There are yet other stacks of magazines--provocative, rewarding, graphically exciting and varied, but alike in their haunting and accusing unreadness.

I have all the excuses a man could want for not doing the things he doesn't want to do.

But the birthday--this birthday--changes everything, like a stage set that is suddenly bathed in a rather eerie blue-green light. Nothing looks the same; nothing feels the same.

Gone is the hearty indifference, gone the blase wink at the calendar. To quote one of Robert Morley's imperishable lines from "Beat the Devil," "Time, gentlemen, has entered the picture in a new way."

It is not really the chill hand of incipient mortality that clutches at my innards. It is the slower awareness (which no sensible person is ever totally without, but that often sits far back in the mind) that if all time is infinite, yours isn't.

Amid the chidings and the jokes--they have already begun-- there is that solitary confrontation with the mirror, which puts on the best face it can and asks, "What's happening?"

It's a little late to stage a mid-life crisis, but I suppose the root question from the mirror is the same: Are you doing what you ought to be doing with your time? Given another decade, will you look back and lament what you didn't accomplish in the years that start tomorrow?
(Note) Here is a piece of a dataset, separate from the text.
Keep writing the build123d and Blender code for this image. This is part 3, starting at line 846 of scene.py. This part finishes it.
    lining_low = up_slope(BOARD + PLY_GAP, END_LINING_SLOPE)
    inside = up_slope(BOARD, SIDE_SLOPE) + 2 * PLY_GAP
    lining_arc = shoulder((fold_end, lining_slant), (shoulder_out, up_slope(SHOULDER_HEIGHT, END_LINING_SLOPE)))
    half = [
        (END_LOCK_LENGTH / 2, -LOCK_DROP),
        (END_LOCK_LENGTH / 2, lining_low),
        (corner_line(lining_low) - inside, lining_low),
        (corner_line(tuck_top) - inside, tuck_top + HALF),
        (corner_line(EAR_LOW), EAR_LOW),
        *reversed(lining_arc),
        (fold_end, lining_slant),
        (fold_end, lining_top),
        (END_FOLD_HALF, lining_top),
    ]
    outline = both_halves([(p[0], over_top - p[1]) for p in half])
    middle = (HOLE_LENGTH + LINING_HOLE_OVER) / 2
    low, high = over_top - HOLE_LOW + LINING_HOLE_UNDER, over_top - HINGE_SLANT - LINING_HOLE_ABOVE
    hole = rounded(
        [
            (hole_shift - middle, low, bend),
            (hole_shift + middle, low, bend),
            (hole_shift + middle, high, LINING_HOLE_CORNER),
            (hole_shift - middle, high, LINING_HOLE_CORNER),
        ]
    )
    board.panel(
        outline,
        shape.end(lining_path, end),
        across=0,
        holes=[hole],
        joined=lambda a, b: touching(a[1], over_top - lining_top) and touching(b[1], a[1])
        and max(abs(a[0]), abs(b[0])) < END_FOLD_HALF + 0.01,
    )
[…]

Maybe the priorities are in order; perhaps, like a television set that tends toward orange and a certain jumpiness, only minor adjustments are required.

I'm afraid it's too late for me to take up the cello, although I intend to press on with the clarinet. (I can hear progress, although I would never make the high school band.) But that is a hedonist sideline, even if it brings pleasure only to me.

Despite all the alarms that cling to the number 60 like lint, or thorns, I take comfort from the knowledge that putting one word after another still pleases me beyond all other endeavors, and there seems no reason not to keep doing that, even as the dreaded birthday slips into history.

What you can do, I think, is count the blessings, even as you count your days and consider your possibilities.